In May of 2023, the Lower Basin states agreed to cut their water use by 3 million acre-feet from then until the end of 2026 in exchange for federal funding for water infrastructure projects.
“The fact that they’re willing to reduce use is huge, and it’s something that I think is commendable,” Haas said.
The day may soon come when water use reductions can’t be compensated and will have to be made voluntarily for the good of the basin and the health of the river, Utah water experts said, especially given that the Colorado River’s flows have decreased by 20% since the turn of the century.
“There’s a lack of urgency about climate change,” Frankel said. “We’re at minus 20%, and we need to be planning for a future of minus 30%, or even minus 40%.”
Climate scientists have estimated that Colorado River flows could decrease by an additional 20% by midcentury and 35% by the end of the century.
Prioritizing Lake Powell and looking at tribal rights
Haas said that as the Upper Basin states move forward in submitting their own plan to Reclamation, they are prioritizing two things: complying with the 1922 compact and focusing on operations at Lake Powell.
They want to restore the health of the reservoir, Haas said, “such that we can ensure that our obligations to the Lower Basin continue to be met.”
Haas added that the Upper Basin is also concentrating on protecting its water users.

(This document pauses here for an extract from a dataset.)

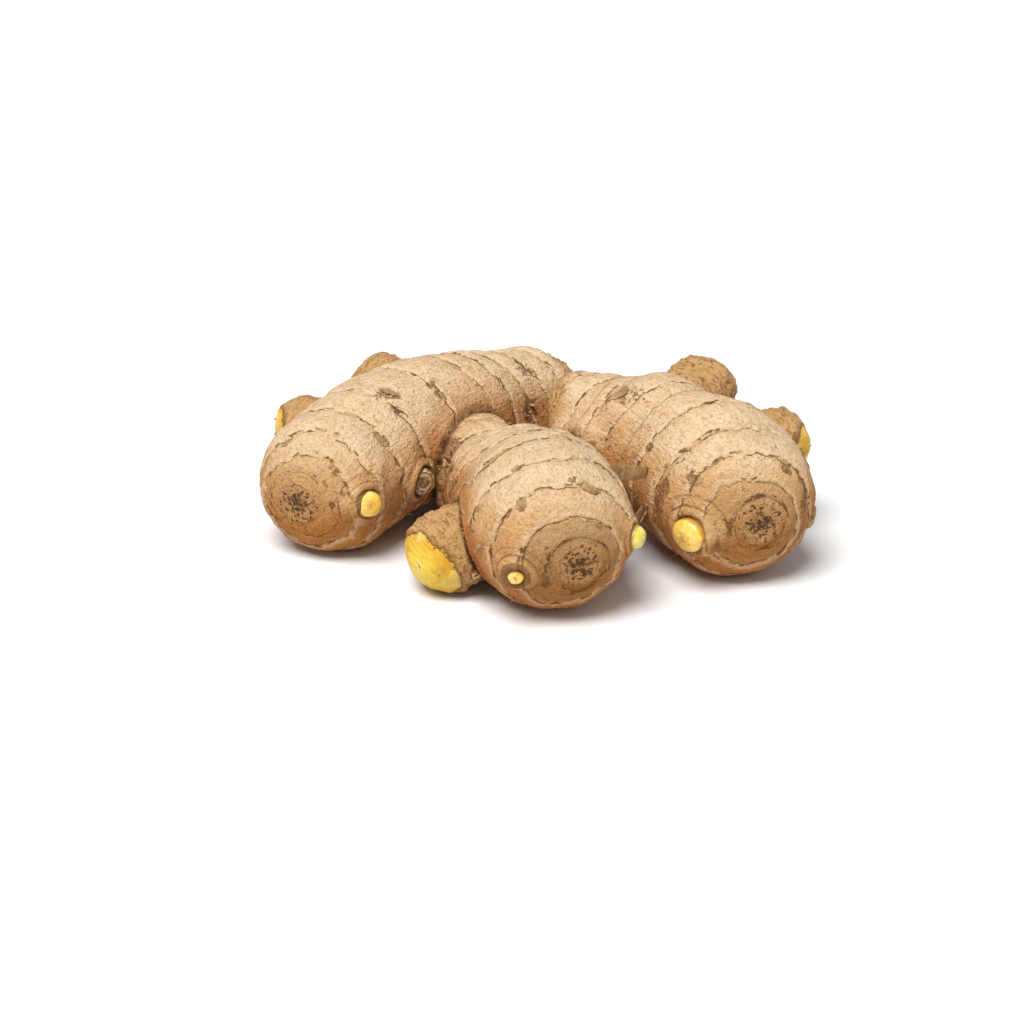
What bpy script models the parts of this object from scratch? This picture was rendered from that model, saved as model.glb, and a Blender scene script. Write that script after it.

“We’ve got water users up here that, if the hydrology were better, could actually develop their entitlement, and who I’m really referring to here are the tribes,” she said.
The 1922 compact does not mention the 30 Native American tribes of the Colorado River Basin, many of which have undeveloped water rights from the river.
“We need to be able to preserve a little opportunity, a little room for the tribes to develop their entitlements, if the hydrology recovers,” Haas continued.
Despite Reclamation’s looming deadline and the states’ squabbling, Haas emphasized that Utah and the other Upper Colorado River Basin states want to develop a consensus-based plan for the river with California, Arizona and Nevada.
“We are leaving the door open,” Haas said. “We encourage and welcome future conversations with our sister states in the Lower Basin.”